The hope is that UMaine's peace studies students will become "active agents of change," helping create a culture of peace that could transform society and the world.

"It's about choosing to see the world in a different way," according to Blazej. "You can choose to feel hopeless, to see enemies, wars and evil people at every turn, or you can take a different view of humanity, realizing that even your worst enemy is still human. Seeing all people as human is a hopeful way of looking at the world and the potential we all have."

Carlson says the most important lesson she learned in the class is that "forgiveness is something we give to ourselves."

"We make the choice to heal and can then take the steps to move through the process," she says. "There are many relationships in my life that could be healed through forgiveness."

Yet for Carlson, the biggest challenge remains in finding peace with Geoffrey Ferguson.
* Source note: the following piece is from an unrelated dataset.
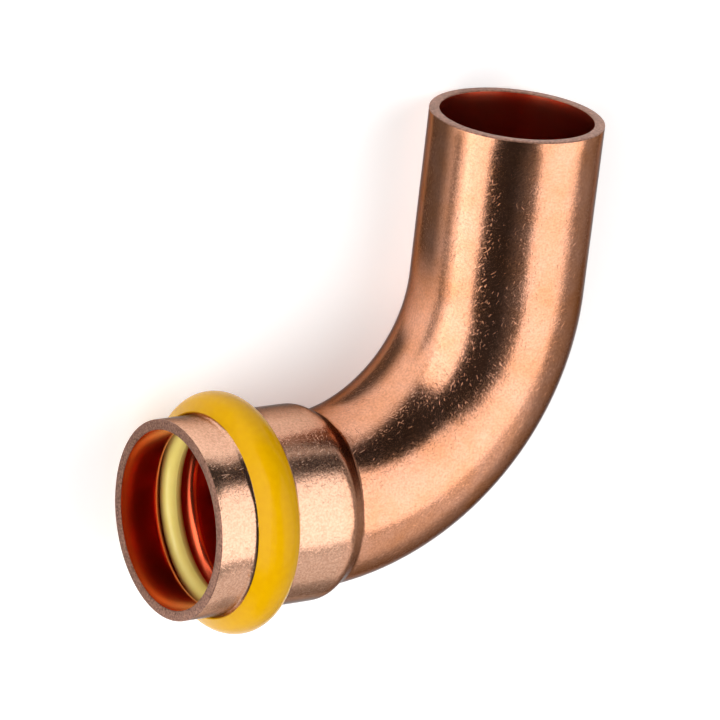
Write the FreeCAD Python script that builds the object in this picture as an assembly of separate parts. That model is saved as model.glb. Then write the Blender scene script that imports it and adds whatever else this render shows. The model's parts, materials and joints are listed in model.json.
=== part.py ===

Her journey is complicated by the fact that Ferguson only served eight years behind bars before committing suicide in his prison cell.

Since the class, Carlson has imagined writing a letter to Ferguson's widow and hoping for a response. 

"There's the pressure to let sleeping dogs lie, but I also know that writing would be cathartic," she says. "I'm not sure I'd ever do it, but the fact that I can now imagine the route I'd take is something I'd never considered before."

But while a new definition of forgiveness is now part of Carlson's life, she also recognizes the realities of the world around her.

"I haven't broached the subject with my parents," Carlson says. "Forgiving is seen as weak and mushy and not standing up for yourself. It's seen as identifying with the perpetrator, which makes you a traitor. It's almost a taboo in society."

For the instructors of PAX 491, removing this long-standing taboo that shrouds forgiveness is essential for resolving conflicts at all levels and moving toward a culture of peace.